F+R: How much collaboration is there in the Rhone Valley? Is there much sharing of knowledge amongst the winemakers?
Michel Chapoutier: Of course it's essential. The world of wine is part of the agricultural world and this agricultural world is a world that is organized and organized by inter-professional organizations. By union I mean the positive side of the collective. That is to say, it is an extremely dynamic profession at the collective level. In the inter-profession you have a commission that will take care of the communication, a commission which will take care of the economic analysis and a commission which will take care of the technique precisely of the sharing of the knowledge and the sharing of the research.
F+R: What have been the finest vintages in your career and why?
Michel Chapoutier: I will let time judge
F+R: How concerned are you about global warming in the Rhone and what are you doing to counter its effects?

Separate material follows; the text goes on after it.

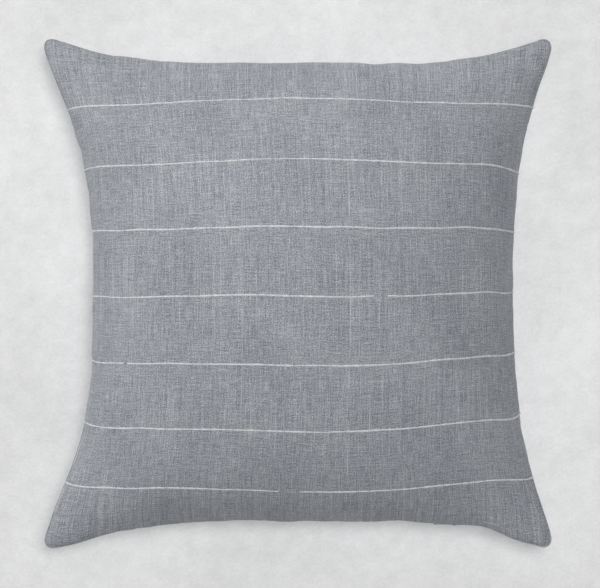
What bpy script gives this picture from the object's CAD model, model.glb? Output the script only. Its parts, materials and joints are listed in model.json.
"""Looks of the throw pillow: a striped slub-weave cover over a filled insert, on a pale plain floor.

Metres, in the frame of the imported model. The cover's two panels are simulated as cloth that is held at
the model's own seam line and kept near its curved faces. The result is drawn again on a finer grid that
carries the flat cloth's coordinates. The insert's case and filling are drawn in from the same grids.
"""
import json
from math import pi

import bpy
import numpy as np
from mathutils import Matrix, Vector
from mathutils.bvhtree import BVHTree


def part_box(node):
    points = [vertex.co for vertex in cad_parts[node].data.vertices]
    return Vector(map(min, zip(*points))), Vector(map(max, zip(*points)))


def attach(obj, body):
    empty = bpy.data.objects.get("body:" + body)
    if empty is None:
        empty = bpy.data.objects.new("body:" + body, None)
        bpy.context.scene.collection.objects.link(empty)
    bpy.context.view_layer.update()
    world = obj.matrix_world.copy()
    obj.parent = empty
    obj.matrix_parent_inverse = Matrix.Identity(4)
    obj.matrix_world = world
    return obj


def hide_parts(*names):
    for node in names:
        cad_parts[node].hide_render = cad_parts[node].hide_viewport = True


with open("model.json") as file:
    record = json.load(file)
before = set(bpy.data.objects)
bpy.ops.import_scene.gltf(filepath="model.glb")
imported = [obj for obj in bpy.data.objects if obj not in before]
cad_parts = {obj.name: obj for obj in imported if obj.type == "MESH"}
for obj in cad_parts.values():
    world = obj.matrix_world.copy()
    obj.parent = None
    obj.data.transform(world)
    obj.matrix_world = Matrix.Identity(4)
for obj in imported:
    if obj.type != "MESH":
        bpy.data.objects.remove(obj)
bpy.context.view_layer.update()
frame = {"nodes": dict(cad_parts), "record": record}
JOINTS = {joint["name"]: joint for joint in frame["record"]["behaviour"]["joints"]}
PIVOT = Vector(JOINTS["pull_swing"]["pos_m"])
SEAM_Z = PIVOT.z
FRONT, BACK = 1, -1
SIDE_NAMES = {FRONT: "front", BACK: "back"}
SEED = 11

# ---- the model's outline and faces -----------------------------------------------------------------
SEAM_PROBES = (0.00005, 0.0011) # heights over the seam at which the outline is felt
OUTLINE_POINTS = 241
OUTLINE_ROUNDS = 3              # how often the outline is evened out
OUTER_SHARE = 0.5               # what is met nearer the middle than this share of the ears isn't the edge
EAR_TIP = 0.006                 # this near to an ear's tip the outline runs out to the tip
EAR_SLOPE = 0.02                # less this share of the way to the tip
TABLE_CELLS = 150
SPACING_ROUNDS = 5

# ---- the simulated cloth ---------------------------------------------------------------------------
CLOTH = 0.508                   # one side of the flat square of cloth
SIM_CELLS = 64
SIM_FRAMES = 22
SIM_CAP = 0.011                 # how far the cloth may leave the model's surface
PRESSURE = {FRONT: 5.0, BACK: 4.0}
CLOTH_SETTINGS = {
    "quality": 7,
    "mass": 0.25,
    "tension_stiffness": 25,
    "compression_stiffness": 12,
    "shear_stiffness": 6,
    "bending_stiffness": 1.2,
    "tension_damping": 12,
    "shear_damping": 12,
    "air_damping": 4,
    "pin_stiffness": 1,
    "use_pressure": True,
}
SMOOTHING = 2
FLOOR_GAP = 0.0002
REST_ROUNDS = 3

# ---- the cover, drawn fine -------------------------------------------------------------------------
FINE_CELLS = 200
EDGE_CROWDING = 0.55            # 0 is an even grid, towards 1 its lines crowd at the seam
CLOTH_THICK = 0.0008
EAR_ROUND = 0.066               # radius of the ears as a share of the half side
EAR_FLAT = 0.0045               # the cloth comes down to the seam over this depth at the ears
EAR_FULLER = 0.0029             # the rounded ears reach this much further out, along X and Y
EAR_REACH = 0.035
EAR_FADE = 0.04                 # the groove fades out towards the ears over this share of the side
SEAM_TUCK = 0.0017              # depth of the groove at the seam
SEAM_TUCK_WIDE = 0.0030
BULGE = 0.0013                  # the cloth stands out this far beside the groove
BULGE_DEPTH = 0.008
LEFT_EDGE, RIGHT_EDGE, BOTTOM_EDGE, TOP_EDGE = range(4)
SWELLS = (                      # edge, share along it, spread as a share, how much further out
    (LEFT_EDGE, 0.40, 0.50, -0.0016),
    (LEFT_EDGE, 0.18, 0.10, -0.0008),
    (RIGHT_EDGE, 0.25, 0.10, 0.0020),
    (RIGHT_EDGE, 0.74, 0.08, 0.0010),
    (BOTTOM_EDGE, 0.22, 0.12, 0.0024),
    (BOTTOM_EDGE, 0.07, 0.04, 0.0020),
    (BOTTOM_EDGE, 0.60, 0.12, -0.0012),
    (BOTTOM_EDGE, 0.79, 0.05, 0.0022),
    (BOTTOM_EDGE, 0.92, 0.05, 0.0060),
    (TOP_EDGE, 0.22, 0.08, 0.0012),
    (TOP_EDGE, 0.88, 0.07, -0.0015),
)
SWELL_REACH = 0.030
PUCKER = 0.00055                # height, spacing and reach of the seam's puckers
PUCKER_PITCH = 0.0045
PUCKER_REACH = 0.011
PUCKER_START = 0.0015           # they rise from the seam over this depth
PUCKER_SLIP = 0.003             # their noise is read from this far along, on the back the other way
PUCKER_GROUPS = 0.030           # spacing of the stretches where they are stronger or weaker
PUCKER_EVEN, PUCKER_UNEVEN = 0.55, 0.45
WAVE = 0.0011                   # a broad soft unevenness beside the seam: height, spacing, depth, width
WAVE_PITCH = 0.022
WAVE_DEPTH = 0.012
WAVE_WIDTH = 0.016
LEAN_LEFT = (0, 0.011, 0.006, 0.002, 0, 0, -0.006, -0.010, 0)   # how far the front's threads are drawn up
LEAN_RIGHT = (0, 0.018, 0.014, 0.012, 0.005, -0.001, -0.009, -0.004, 0)     # along the left and right seams
LEAN_REACH = 0.042
LEAN_STEPS = 8
LEAN_ROUNDS = 12

# ---- the edge along the zipper ---------------------------------------------------------------------
BAY = (-0.128, 0.176)           # stretch of the edge where the two panels part
BAY_FADE = 0.010
BAY_DEPTH = 0.004
LIP = 0.0010                    # half the gap between the two lips of the bay
PULL_WAY = (-0.135, 0.165)      # stretch that is kept clear for the pull
PULL_WAY_FADE = 0.012
PULL_WAY_HEIGHT = 0.0032        # half its height, with the height over which it fades on each panel
PULL_WAY_SOFT = {FRONT: 0.0025, BACK: 0.010}
PULL_WAY_OUT = 0.0012           # the cloth stays this far inside the pull's pivot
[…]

Michel Chapoutier: We are still talking about the effects of global warming, let us keep in mind that in old Europe, if I take the example of Tain l'Hermitage or Bordeaux, we are at the same latitude of Montreal, it is only thanks to the Gulf Stream that we can make wine.
One of the consequences of global warming may be also the disappearance of the Gulf Stream, that is to say that the global warming could destroy our vineyard by the cold because that would mean that at home we would have -40 degree winters.

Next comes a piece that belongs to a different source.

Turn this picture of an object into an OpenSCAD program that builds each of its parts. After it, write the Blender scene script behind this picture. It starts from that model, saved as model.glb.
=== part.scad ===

With the evolution of heat we will have to learn to work probably with irrigation, adapt our methods of cultivation, but finally in the agronomic research that we have done we have only just rediscovered agronomic knowledge that already existed in the Late Middle Ages on principles of working soils at certain times in line with the rhythms of nature.
Secondly, if I take the example of the grape variety of the northern Rhône valley or if I take the example of the grape variety of the southern Rhône valley:
Northern Rhone Valley: Syrah, go see Australia and California where we will find temperatures at 4/5 degrees higher than ours, therefore we are much less concerned than other regions.
It is the same for Grenache, go see the temperatures that we find in Spain, also we realize that we have differentials on grape varieties that we can work with. Other regions will be affected well before us.
F+R: How involved is the next generation of Chapoutier and what does the day to day operation consist of? How many people are now working on the Estates and who are the current central players?
Mathilde is in charge of sales management, Maxime works with the technical department and there must be 200 people in the house.